Creating Book Trailers

Technology Gives Students Creative Voice

There are brand new books in sixth-grade classroom libraries and students in Kathy O'Neil and Nicole Esterow’s English class want to tell you about them!

Each student is creating a 30-second video trailer for the book they’ve just read. It's a creative take on a written book report that uses students' love of technology to encourage independent reading.  Including the nuts and bolts—the title, author, main characters and a bit about the story—is a must. The fun comes in conveying what students are calling “the vibe,” the mood of the book that shapes the experience of the reader.

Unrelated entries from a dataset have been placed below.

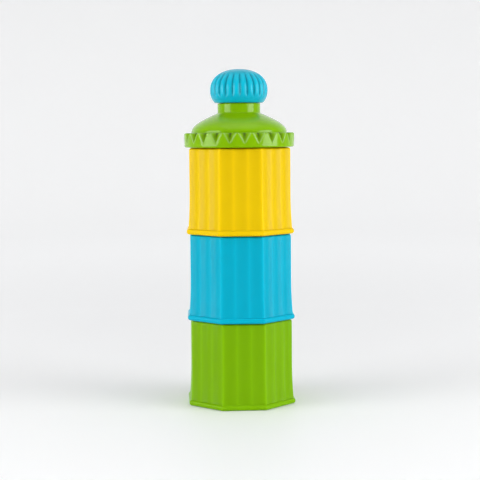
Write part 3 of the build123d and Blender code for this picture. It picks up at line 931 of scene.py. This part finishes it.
class DISPENSER_OT_studio(Operator):
    """Lays the pale floor, hangs the soft lights and places the camera"""

    bl_idname = "dispenser.studio"
    bl_label = "Studio"

    def execute(self, context):
        size = context.scene.dispenser_stage
        tones = context.scene.dispenser_colours
        self.floor(size, tuple(tones.floor))
        self.lights()
        self.sky()
        self.camera(context, size)
        context.scene.view_settings.view_transform = "Standard"
        return {"FINISHED"}

    @staticmethod
    def floor(size, colour):
        """A round floor that sweeps up into a wall all round: height grows as the square of the
        distance past the flat part. A faint glow, which only the camera sees and which grows
        with the distance from the stack, keeps it evenly pale."""
        turns = even_turns(96)
        radius = np.linspace(0, 1, 40)[:, None] ** 1.5 * size.floor_radius * 2.4
        rise = np.clip(radius - size.floor_radius, 0, None) ** 2 * 0.9
        points = np.stack(np.broadcast_arrays(radius * np.cos(turns), radius * np.sin(turns), rise), -1)
        rows, columns = points.shape[:2]
        row = np.arange(rows - 1)[:, None]
        column = np.arange(columns)[None, :]
        right = (column + 1) % columns
        faces = np.stack(
            [row * columns + column, (row + 1) * columns + column,
             (row + 1) * columns + right, row * columns + right], -1
        ).reshape(-1, 4)
        mesh = bpy.data.meshes.new("studio_floor")
        mesh.from_pydata(points.reshape(-1, 3).tolist(), [], faces.tolist())
        mesh.shade_smooth()
        floor = bpy.data.objects.new("studio_floor", mesh)
        bpy.context.scene.collection.objects.link(floor)
        material = bpy.data.materials.new("studio_floor")
        material.use_nodes = True
        tree = material.node_tree
        shader = tree.nodes["Principled BSDF"]
        shader.inputs["Base Color"].default_value = colour
        shader.inputs["Roughness"].default_value = 0.55
        shader.inputs["Emission Color"].default_value = colour
        away = tree.nodes.new("ShaderNodeVectorMath")
        away.operation = "LENGTH"
        tree.links.new(tree.nodes.new("ShaderNodeTexCoord").outputs["Object"], away.inputs[0])
        seen = tree.nodes.new("ShaderNodeLightPath").outputs["Is Camera Ray"]
        lift = math_node(tree, "MULTIPLY_ADD", smooth_step(tree, away.outputs["Value"], 0.0, 1.2), 0.31, 0.02)
        tree.links.new(math_node(tree, "MULTIPLY", seen, lift), shader.inputs["Emission Strength"])
        mesh.materials.append(material)
        floor.visible_glossy = False

    @staticmethod
    def lights():
        """Soft boxes: one each side towards the front, and a broad one overhead."""
        boxes = {
            "left_softbox": ((-1.02, -0.40, 0.28), (0.75, 0.8), 10.6),
            "right_softbox": ((0.98, -0.50, 0.28), (0.75, 0.8), 12.0),
            "top_softbox": ((0.0, -0.2, 1.3), (1.2, 1.0), 2.5),
        }
        aim_height = 0.11
        for name, (place, spread, power) in boxes.items():
            lamp = bpy.data.lights.new(name, "AREA")
            lamp.shape = "RECTANGLE"
            lamp.size, lamp.size_y = spread
            lamp.energy = power
            light = bpy.data.objects.new(name, lamp)
            light.location = place
            x, y, z = -place[0], -place[1], aim_height - place[2]
            light.rotation_euler = (math.atan2(math.hypot(x, y), -z), 0, math.atan2(y, x) - math.pi / 2)
            bpy.context.scene.collection.objects.link(light)

    @staticmethod
    def sky():
        """A pale surround that is bright behind and above and dim on the camera's side: its
        strength follows a smooth step along the direction's Y and another along its Z. The
        camera itself sees it evenly lit."""
        world = bpy.data.worlds.new("studio_sky")
        world.use_nodes = True
        tree = world.node_tree
        background = tree.nodes["Background"]
        direction = tree.nodes.new("ShaderNodeTexCoord").outputs["Generated"]
        split = tree.nodes.new("ShaderNodeSeparateXYZ")
        tree.links.new(direction, split.inputs["Vector"])
        behind = smooth_step(tree, split.outputs["Y"], -0.05, 0.9)
        above = math_node(tree, "MULTIPLY", smooth_step(tree, split.outputs["Z"], 0.35, 0.95), 0.6)
        seen = tree.nodes.new("ShaderNodeLightPath").outputs["Is Camera Ray"]
        lit = math_node(tree, "MAXIMUM", math_node(tree, "MAXIMUM", behind, above), seen)
        strength = math_node(tree, "MULTIPLY_ADD", lit, 0.98, 0.04)
        background.inputs["Color"].default_value = (0.97, 0.98, 1.0, 1.0)
        tree.links.new(strength, background.inputs["Strength"])
        bpy.context.scene.world = world

    @staticmethod
    def camera(context, size):
        """The camera, at eye height, looking a little down at the stack."""
        data = bpy.data.cameras.new("camera")
        data.lens = size.lens
        data.sensor_width = 36.0
        data.clip_start = 0.01
        camera = bpy.data.objects.new("camera", data)
        camera.rotation_mode = "XYZ"
        camera.location = (
            math.sin(size.azimuth) * size.distance, -math.cos(size.azimuth) * size.distance, size.eye_height
        )
        heading = Matrix.Rotation(size.azimuth, 4, "Z")
        upright = Matrix.Rotation(math.pi / 2 - size.tilt, 4, "X")
        rolled = Matrix.Rotation(size.roll, 4, "Z")
        camera.rotation_euler = (heading @ upright @ rolled).to_euler()
        context.scene.collection.objects.link(camera)
        context.scene.camera = camera


class DISPENSER_PT_panel(Panel):
    """Sidebar panel with the dispenser's sizes, colours and builders"""

    bl_idname = "DISPENSER_PT_panel"
    bl_label = "Formula Dispenser"
    bl_space_type = "VIEW_3D"
    bl_region_type = "UI"
    bl_category = "Dispenser"

    def draw(self, context):
        layout = self.layout
        for operator in OPERATORS:
            layout.operator(operator.bl_idname)
        for name, group in GROUPS.items():
            box = layout.box()
            box.label(text=group.__doc__)
            settings = getattr(context.scene, name)
            for prop in group.__annotations__:
                box.prop(settings, prop)


OPERATORS = (
    DISPENSER_OT_plastics,
    DISPENSER_OT_cup_shells,
    DISPENSER_OT_cup_floors,
    DISPENSER_OT_seals,
    DISPENSER_OT_pouring_lid,
    DISPENSER_OT_ball_cap,
    DISPENSER_OT_studio,
)
GROUPS = {
    "dispenser_cups": CupSizes,
    "dispenser_lid": LidSizes,
    "dispenser_cap": CapSizes,
    "dispenser_colours": Colours,
    "dispenser_stage": StageSizes,
}


def register():
    for name, group in GROUPS.items():
        bpy.utils.register_class(group)
        setattr(bpy.types.Scene, name, PointerProperty(type=group))
    for operator in OPERATORS:
        bpy.utils.register_class(operator)
    bpy.utils.register_class(DISPENSER_PT_panel)


def unregister():
    bpy.utils.unregister_class(DISPENSER_PT_panel)
    for operator in reversed(OPERATORS):
        bpy.utils.unregister_class(operator)
    for name, group in GROUPS.items():
        delattr(bpy.types.Scene, name)
        bpy.utils.unregister_class(group)


def main():
    """Builds the whole dispenser."""
    register()
    for operator in OPERATORS:
        family, action = operator.bl_idname.split(".")
        getattr(getattr(bpy.ops, family), action)()
    bpy.context.view_layer.update()


if __name__ == "__main__":
    main()
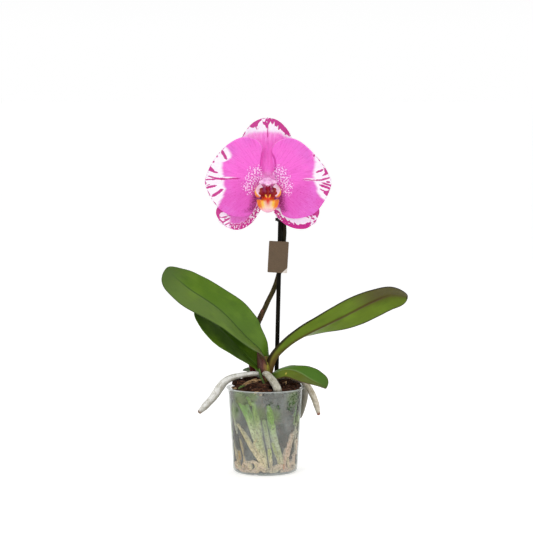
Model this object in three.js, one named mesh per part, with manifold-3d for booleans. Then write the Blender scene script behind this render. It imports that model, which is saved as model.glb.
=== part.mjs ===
// A moth orchid with one large flower in a clear plastic pot, in millimetres, +Z up.
// The origin is the middle of the pot's underside. The flower faces -Y, and +X is to the right of
// someone who faces it.
import * as THREE from "three";
import { mergeVertices } from "three/addons/utils/BufferGeometryUtils.js";
import Module from "manifold-3d";

const wasm = await Module();
wasm.setup();

// ---------------------------------------------------------------- driving dimensions
const GAP = 0.35; // clearance between pieces that touch

const POT = {
  height: 98,
  footRadius: 37,
  mouthRadius: 43,
  rimRadius: 45,
  rimThickness: 1.4,
  wall: 0.9,
  floor: 1.2,
  corner: 4,
};
const NOTCH = { count: 4, radius: 3.2, firstDeg: -20, depth: 9 };

const BED = { edgeHeight: 93, crest: 105, edgeRadius: 40, clearance: 0.5 }; // a low mound of bark

const CROWN = { radius: 7.5, topRadius: 3.5, bottom: 84, top: 134 };

const STAKE = { radius: 2.4, foot: [10.4, 12, 4], head: [17.5, 12, 300] };
const STEM_RADII = [3.2, 3, 2.8, 2.6, 2.5, 2.3];
const STEM_ROUTE = [
  [-5, 5, 100],
  [-12, 9, 110],
  [-16, 11, 122],
  [-17, 12, 138],
  [-13, 14, 156],
  [-6.5, 16, 175],
  [-1.2, 17, 186],
  [3.5, 17.8, 196.4],
  [9.7, 19, 209.1],
  [14.2, 20, 222],
  [17.8, 20, 236],
  [20.2, 17.8, 252],
  [21.4, 15.5, 267],
  [21.9, 14.6, 278],
  [20.8, 16.5, 289],
  [17, 20, 302],
];
const BRACT = { spans: [[125, 137], [173, 186], [233, 245]], thickness: 0.5 }; // heights on the stem

const TAG = {
  width: 22.8,
  height: 36.5,
  thickness: 0.7,
  corner: 1,
  leanDeg: 3.2,
  centre: [14.8, 7.3, 247.8],
};
const TAG_CLIP = { radius: 3.9, height: 5, middle: 250, pad: [9, 1, 8] };
const STEM_CLIP = { radius: 3.8, height: 5, middle: 291, tab: [4, 1.6, 3.6] };

// The flower has its own frame: a to the right, b up and c towards the viewer, from the base of the column.
const FLOWER_CENTRE = [3, -10, 338];
const RECEPTACLE = 3.8;
const TEPAL = 1.1; // thickness

// ---------------------------------------------------------------- small tools
const group = new THREE.Group();
const radians = THREE.MathUtils.degToRad;
const smoothstep = THREE.MathUtils.smoothstep;
const lerp = THREE.MathUtils.lerp;
const vec = (p) => new THREE.Vector3(...p);
const UP = new THREE.Vector3(0, 0, 1);

const curveThrough = (points) =>
  new THREE.CatmullRomCurve3(points.map(vec), false, "catmullrom", 0.5);

// A value that runs evenly through a short list as t goes from 0 to 1.
function along(values, t) {
  const x = THREE.MathUtils.clamp(t, 0, 1) * (values.length - 1);
  const i = Math.min(Math.floor(x), values.length - 2);
  return lerp(values[i], values[i + 1], x - i);
}

// A closed geometry, with its shared vertices merged, as a solid for cutting and joining.
function solidOf(geometry) {
  const bare = new THREE.BufferGeometry();
  bare.setAttribute("position", geometry.getAttribute("position"));
  bare.setIndex(geometry.index);
  const merged = mergeVertices(bare, 1e-3);
  const vertProperties = merged.attributes.position.array;
  const build = (triVerts) => new wasm.Manifold(new wasm.Mesh({ numProp: 3, vertProperties, triVerts }));
  const triVerts = new Uint32Array(merged.index.array);
  const solid = build(triVerts);
  return solid.volume() < 0 ? build(triVerts.toReversed()) : solid;
}

function geometryOf(solid) {
  const mesh = solid.getMesh();
  const geometry = new THREE.BufferGeometry();
  geometry.setAttribute("position", new THREE.BufferAttribute(mesh.vertProperties.slice(), 3));
  geometry.setIndex(new THREE.BufferAttribute(mesh.triVerts.slice(), 1));
  geometry.computeVertexNormals();
  return geometry;
}

// The largest of a solid's separate bodies: a cut near a thin end can leave a crumb behind.
function mainBody(solid) {
  const bodies = solid.decompose();
  return bodies.reduce((a, b) => (a.volume() > b.volume() ? a : b));
}

const cut = (solid, ...tools) => mainBody(tools.reduce((s, t) => s.subtract(t), solid));

function addPart(name, solid, material, parent = group) {
  const mesh = new THREE.Mesh(geometryOf(solid), material);
  mesh.name = name;
  parent.add(mesh);
  return mesh;
}

const finish = (color, roughness, extra = {}) =>
  new THREE.MeshStandardMaterial({ color, roughness, metalness: 0, ...extra });

const MATERIALS = {
  pot: finish(0xc9cec8, 0.25, { transparent: true, opacity: 0.4 }),
  bark: finish(0x4a3222, 0.9),
  root: finish(0xb9b8a6, 0.75),
  innerRoot: finish(0xa9b07e, 0.7),
  leaf: finish(0x4d7a26, 0.35),
  crown: finish(0x6a5233, 0.6),
  stem: finish(0x3a3222, 0.5),
  stake: finish(0x2b2824, 0.6),
  tag: finish(0x6b5a48, 0.6),
  clip: finish(0x24221e, 0.5),
  tepal: finish(0xee6fd0, 0.5),
  lip: finish(0xe8903c, 0.45),
  column: finish(0xf2b9de, 0.45),
};

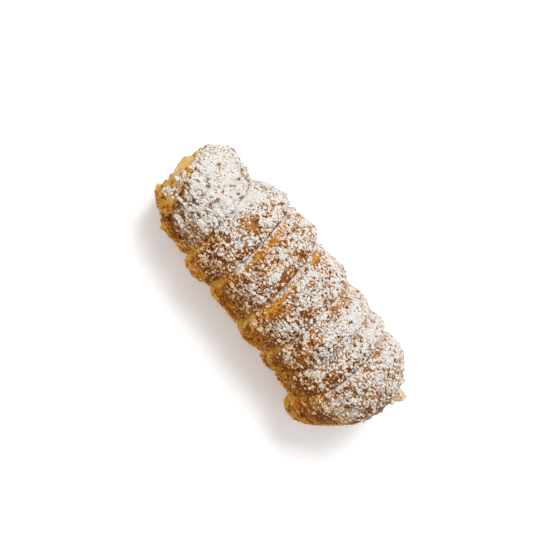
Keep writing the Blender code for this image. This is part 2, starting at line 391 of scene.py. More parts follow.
def mottled(spot: Vector, layers: Mottle, base: float = 0.0) -> float:
    """Smooth noise of several scales and strengths on a base."""
    return sum((strength * rough(*(spot * scale)) for scale, strength in layers), base)


def mixed(mix: Mix, details: Details) -> float:
    """The sum of the details, each with its share."""
    return sum(share * details[name] for name, share in mix)


@dataclass(frozen=True)
class Fade:
    """A smooth change from 0 at low to its strength at high, which may be the lower value of the two."""

    low: float
    high: float
    strength: float = 1.0

    def at(self, value: float) -> float:
        """How strong it is at a value."""
        return self.strength * ramp(value, self.low, self.high)

    def round(self, angle: float) -> float:
        """How strong it is at an angle, where low and high are in degrees."""
        return self.strength * ramp(angle, math.radians(self.low), math.radians(self.high))


@dataclass(frozen=True)
class Patch:
    """A spot of the crust: its place, angle, half-length, half-width and strength, the angles in degrees."""

    place: float
    angle: float
    length: float
    width: float
    strength: float
    faded_out: float = 6.0

    def weight(self, place: float, angle: float) -> float:
        """How strongly the spot acts at a place of the crust.

        Args:
            place: The distance along the tube.
            angle: The angle round it.

        Returns:
            The strength, faded out from the spot's middle.
        """
        along = ((place - self.place) / self.length) ** 2
        if along > self.faded_out:
            return 0.0
        return self.strength * math.exp(-along) * hill(angle, self.angle, self.width)


def patches(*rows: tuple[float, float, float, float, float]) -> tuple[Patch, ...]:
    """Makes a patch of each row."""
    return tuple(Patch(*row) for row in rows)


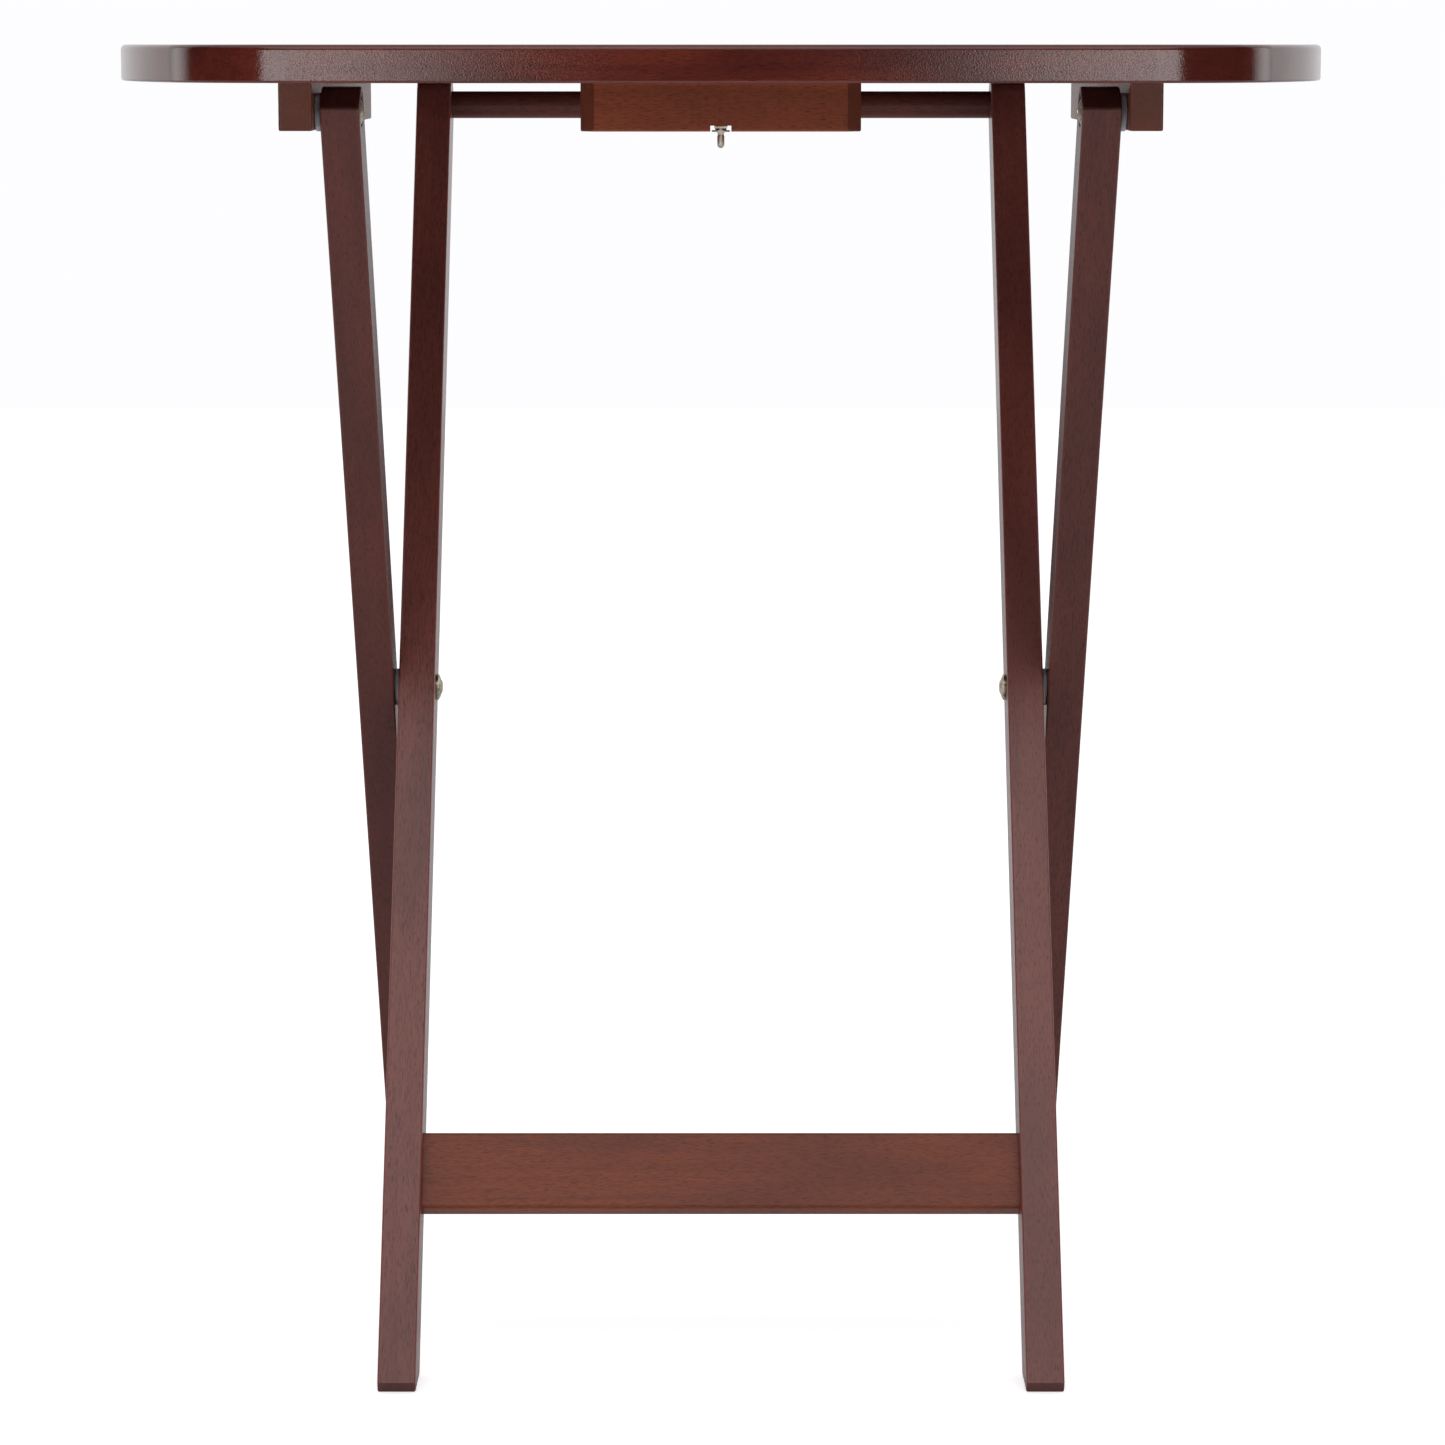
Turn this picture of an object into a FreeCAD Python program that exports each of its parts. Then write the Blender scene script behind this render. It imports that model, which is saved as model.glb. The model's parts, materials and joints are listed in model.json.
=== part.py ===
import FreeCAD, Part
import math
import os
from FreeCAD import Vector

# Folding tray table, open.  Millimetres, +Z up, the user's side is -Y.
# The origin is on the floor, under the middle of the table top.

# ---- overall sizes ----
table_height = 660.0
top_length = 617.0
top_depth = 488.0
top_thick = 18.0
top_pivot_inset = 53.2        # top pivots of the outer legs, behind the front edge
foot_reach = 201.6            # middle of each foot, from the middle of the table

# ---- table top outline and edge ----
front_bow_radius = 3500.0
side_bow_radius = 460.0
corner_radius = 70.0
top_arris = 2.6
bottom_arris = 1.2

# ---- leg stock ----
leg_thick = 19.0
outer_leg_width = 27.0
inner_leg_width = 30.0
leg_arris = 1.0
toe_height = 5.1
toe_undercut = 2.3
inner_frame_width = 340.2     # over the outside faces of the inner legs

# ---- pivots, measured down from the underside of the top ----
outer_pivot_drop = 14.1
dowel_drop = 15.5
outer_leg_end = 10.6          # outer leg past its top pivot
outer_leg_front_corner = 2.0
outer_leg_rear_corner = 10.5

# ---- battens and blocks under the top ----
batten_thick = 16.0
batten_height = 22.8
batten_length = 374.6
batten_ahead = 22.1           # batten front end, ahead of the top pivot
batten_arris = 0.9
latch_block_length = 133.0
latch_block_chamfer = 6.6
block_depth = 26.0
dowel_to_block = 2.1
catch_block_length = 100.0
catch_gap = 0.4

# ---- dowel and lower rail of the inner frame ----
dowel_diameter = 15.0
dowel_socket = 12.0
groove_width = 8.0
rail_thick = 12.0
rail_width = 40.0
rail_height = 93.25           # middle of the rail above the floor
rail_arris = 1.5
rail_pin_diameter = 6.0
rail_pin_length = 26.0
rail_pin_spacing = 20.0

# ---- pivot hardware ----
bolt_diameter = 6.0
head_diameter = 14.0
head_rim = 1.4
head_rise = 3.4
head_sink = 2.2               # top bolt heads sit this deep in the outer legs
socket_width = 4.0
socket_depth = 1.9
sleeve_diameter = 8.0
flange_thick = 2.0
sleeve_floor = 1.2
cross_spacer_diameter = 19.6
top_spacer_diameter = 18.4
cross_spacing = 2.4           # inner leg to outer leg
top_spacing = 3.0             # outer leg to batten
running_fit = 0.05
head_clearance = 0.35
axial_play = 0.1

# ---- wood screws ----
screw_length = 32.0
screw_diameter = 4.0
screw_head = 8.0
screw_head_height = 2.4
screw_point = 4.0
recess_width = 0.9
recess_arm = 2.6              # middle of the head to the end of each arm
recess_depth = 1.5
batten_screw_front = 45.0     # first batten screw, behind the top pivot
batten_screw_rear = 30.0      # last batten screw, ahead of the batten's rear end
block_screw_inset = 20.0      # block screws, in from each end of the block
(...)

Reviewing Each Other's Work

New Classroom Libraries Encourage Independent Reading

The classroom collections were created with input from Librarian Jenn Useted and based on the school’s initiative to include diverse characters and storylines and increase independent reading. Books on students’ desks include “Snow White with the Red Hair,” a Japanese manga-style retelling of the classic fairy tale, “Lost in the Antarctic,” one of a series of true stories told with spine-chilling flair; and Rick Riordan’s “Daughters of the Deep” an exciting modern take on Jules Verne’s “20,000 Leagues Under the Sea.”

Gaining feedback from friends

Sharing the Vibe

Students select background colors, photos, fonts and music to give readers a taste of their book’s setting, themes and ideas. “They are really into it!” said O'Neil. “You can hear a pin drop in here right now!”

Teachers will upload the trailers and generate a QR code for each, which will be placed on the inside flap of the book it’s about. Students looking for their next book will be able to take a tip from their classmates.